■ **Data supplied**:
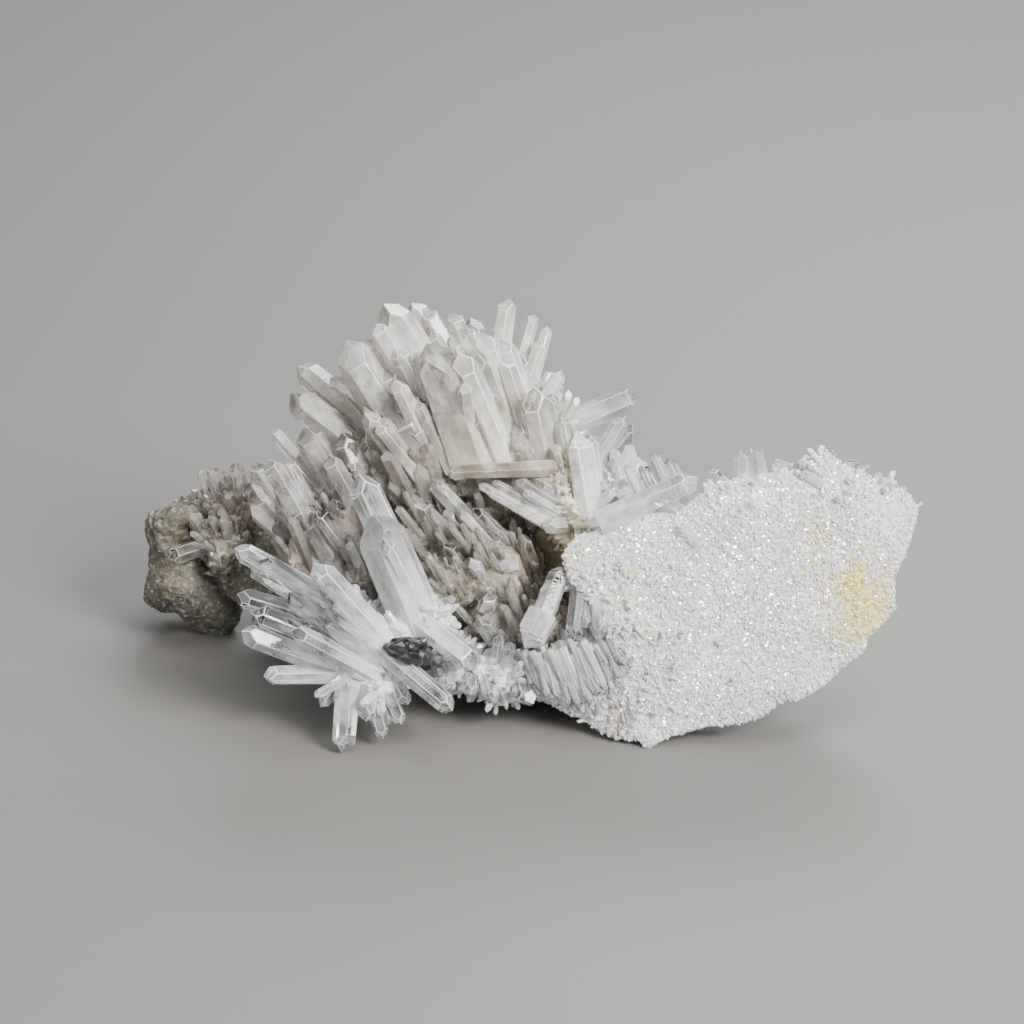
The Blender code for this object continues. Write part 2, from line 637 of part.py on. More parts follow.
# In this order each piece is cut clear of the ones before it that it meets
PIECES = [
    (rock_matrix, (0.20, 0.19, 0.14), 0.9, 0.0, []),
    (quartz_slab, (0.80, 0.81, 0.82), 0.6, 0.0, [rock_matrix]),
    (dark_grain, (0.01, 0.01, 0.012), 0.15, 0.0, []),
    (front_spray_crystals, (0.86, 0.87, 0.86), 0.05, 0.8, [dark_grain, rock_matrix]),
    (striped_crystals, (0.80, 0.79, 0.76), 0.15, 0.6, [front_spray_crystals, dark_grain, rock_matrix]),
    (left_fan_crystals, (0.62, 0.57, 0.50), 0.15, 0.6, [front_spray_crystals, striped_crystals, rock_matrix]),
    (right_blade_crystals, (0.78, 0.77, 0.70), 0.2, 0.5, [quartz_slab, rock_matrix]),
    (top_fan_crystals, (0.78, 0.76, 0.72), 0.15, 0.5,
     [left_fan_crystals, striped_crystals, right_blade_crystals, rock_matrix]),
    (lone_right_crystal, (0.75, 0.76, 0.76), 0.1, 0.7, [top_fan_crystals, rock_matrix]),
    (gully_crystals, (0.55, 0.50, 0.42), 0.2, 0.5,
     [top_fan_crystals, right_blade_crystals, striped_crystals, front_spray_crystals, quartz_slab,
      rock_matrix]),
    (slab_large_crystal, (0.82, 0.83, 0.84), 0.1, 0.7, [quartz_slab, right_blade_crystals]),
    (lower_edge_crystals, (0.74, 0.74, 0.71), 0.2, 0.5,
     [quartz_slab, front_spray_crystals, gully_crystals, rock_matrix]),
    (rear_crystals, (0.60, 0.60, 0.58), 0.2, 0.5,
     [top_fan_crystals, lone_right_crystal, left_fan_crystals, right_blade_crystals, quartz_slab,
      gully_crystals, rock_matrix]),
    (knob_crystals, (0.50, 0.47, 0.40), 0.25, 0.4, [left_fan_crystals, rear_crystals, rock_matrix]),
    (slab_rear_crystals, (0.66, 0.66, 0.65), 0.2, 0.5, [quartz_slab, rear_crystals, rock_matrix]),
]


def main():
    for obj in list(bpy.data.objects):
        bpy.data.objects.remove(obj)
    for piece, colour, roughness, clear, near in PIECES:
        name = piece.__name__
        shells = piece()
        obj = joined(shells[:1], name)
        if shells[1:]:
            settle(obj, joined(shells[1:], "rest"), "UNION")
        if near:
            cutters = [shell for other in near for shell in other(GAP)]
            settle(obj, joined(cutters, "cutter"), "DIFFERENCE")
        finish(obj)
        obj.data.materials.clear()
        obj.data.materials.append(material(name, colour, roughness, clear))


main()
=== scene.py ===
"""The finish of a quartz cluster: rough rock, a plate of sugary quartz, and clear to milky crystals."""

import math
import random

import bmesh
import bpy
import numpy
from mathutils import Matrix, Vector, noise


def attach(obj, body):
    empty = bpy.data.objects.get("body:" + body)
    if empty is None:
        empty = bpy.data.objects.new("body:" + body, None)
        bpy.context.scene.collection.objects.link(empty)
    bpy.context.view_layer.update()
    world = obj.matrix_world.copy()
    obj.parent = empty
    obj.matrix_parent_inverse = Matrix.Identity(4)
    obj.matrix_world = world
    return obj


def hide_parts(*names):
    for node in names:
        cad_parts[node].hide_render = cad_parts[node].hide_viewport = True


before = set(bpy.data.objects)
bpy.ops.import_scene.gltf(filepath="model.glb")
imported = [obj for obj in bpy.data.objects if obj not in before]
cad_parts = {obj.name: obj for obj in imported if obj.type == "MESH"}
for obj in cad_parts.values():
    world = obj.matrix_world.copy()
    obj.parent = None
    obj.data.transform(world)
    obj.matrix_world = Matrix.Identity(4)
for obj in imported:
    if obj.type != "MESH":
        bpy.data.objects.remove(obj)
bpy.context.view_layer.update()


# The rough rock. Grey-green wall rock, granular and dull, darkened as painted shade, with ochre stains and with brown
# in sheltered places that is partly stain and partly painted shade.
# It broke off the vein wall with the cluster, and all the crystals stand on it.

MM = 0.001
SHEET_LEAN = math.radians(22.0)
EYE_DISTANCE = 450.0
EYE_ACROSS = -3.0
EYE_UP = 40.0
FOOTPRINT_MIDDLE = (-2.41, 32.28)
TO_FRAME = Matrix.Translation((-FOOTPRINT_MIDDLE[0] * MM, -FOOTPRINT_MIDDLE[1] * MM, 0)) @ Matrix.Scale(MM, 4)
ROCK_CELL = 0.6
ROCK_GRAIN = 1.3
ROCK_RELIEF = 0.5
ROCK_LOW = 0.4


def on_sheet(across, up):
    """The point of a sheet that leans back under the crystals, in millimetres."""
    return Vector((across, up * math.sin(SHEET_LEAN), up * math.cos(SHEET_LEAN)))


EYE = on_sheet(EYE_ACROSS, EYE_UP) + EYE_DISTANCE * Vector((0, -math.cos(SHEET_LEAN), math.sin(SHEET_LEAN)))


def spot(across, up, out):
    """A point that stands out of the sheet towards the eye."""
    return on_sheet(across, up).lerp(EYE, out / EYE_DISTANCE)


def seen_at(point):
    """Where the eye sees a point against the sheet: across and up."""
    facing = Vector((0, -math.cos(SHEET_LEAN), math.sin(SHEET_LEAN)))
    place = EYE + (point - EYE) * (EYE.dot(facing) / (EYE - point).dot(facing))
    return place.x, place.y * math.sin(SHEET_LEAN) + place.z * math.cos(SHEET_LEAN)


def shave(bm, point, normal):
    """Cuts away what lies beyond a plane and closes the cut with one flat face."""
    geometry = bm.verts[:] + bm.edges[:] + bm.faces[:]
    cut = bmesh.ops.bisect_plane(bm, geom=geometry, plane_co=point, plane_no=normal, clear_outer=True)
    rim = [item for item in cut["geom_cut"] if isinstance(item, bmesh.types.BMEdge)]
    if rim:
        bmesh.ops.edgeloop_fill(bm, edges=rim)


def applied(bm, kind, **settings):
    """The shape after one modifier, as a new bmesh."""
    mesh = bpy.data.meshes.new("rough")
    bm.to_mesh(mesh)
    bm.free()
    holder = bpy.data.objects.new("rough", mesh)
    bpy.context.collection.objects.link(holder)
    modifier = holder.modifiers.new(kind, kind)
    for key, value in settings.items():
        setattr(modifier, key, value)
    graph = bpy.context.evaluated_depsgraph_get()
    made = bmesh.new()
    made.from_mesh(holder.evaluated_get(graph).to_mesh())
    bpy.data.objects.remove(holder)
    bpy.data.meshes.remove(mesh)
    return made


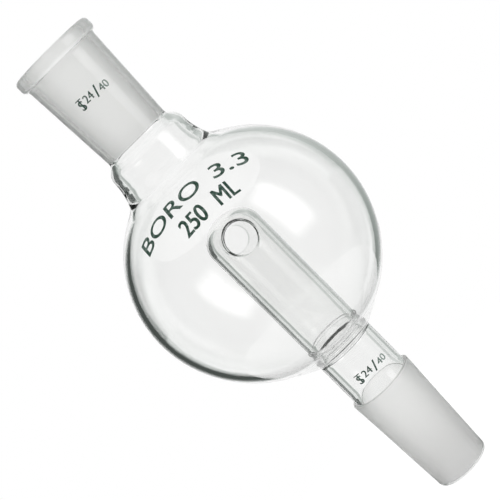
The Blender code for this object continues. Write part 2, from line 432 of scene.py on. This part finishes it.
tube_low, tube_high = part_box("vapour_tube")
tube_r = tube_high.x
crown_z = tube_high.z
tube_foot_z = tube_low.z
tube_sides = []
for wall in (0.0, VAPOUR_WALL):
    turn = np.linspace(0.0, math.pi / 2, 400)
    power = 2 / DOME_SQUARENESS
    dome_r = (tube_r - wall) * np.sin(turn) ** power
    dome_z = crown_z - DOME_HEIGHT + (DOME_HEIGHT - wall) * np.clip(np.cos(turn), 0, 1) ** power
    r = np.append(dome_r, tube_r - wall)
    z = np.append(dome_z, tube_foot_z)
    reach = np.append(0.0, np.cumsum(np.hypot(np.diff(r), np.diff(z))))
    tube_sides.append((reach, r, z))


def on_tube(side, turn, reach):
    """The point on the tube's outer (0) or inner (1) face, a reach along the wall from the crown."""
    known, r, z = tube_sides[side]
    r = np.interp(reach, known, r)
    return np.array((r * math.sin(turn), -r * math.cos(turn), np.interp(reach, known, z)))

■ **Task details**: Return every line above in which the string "Identity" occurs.

■ **The result**:
    obj.matrix_parent_inverse = Matrix.Identity(4)
    obj.matrix_world = Matrix.Identity(4)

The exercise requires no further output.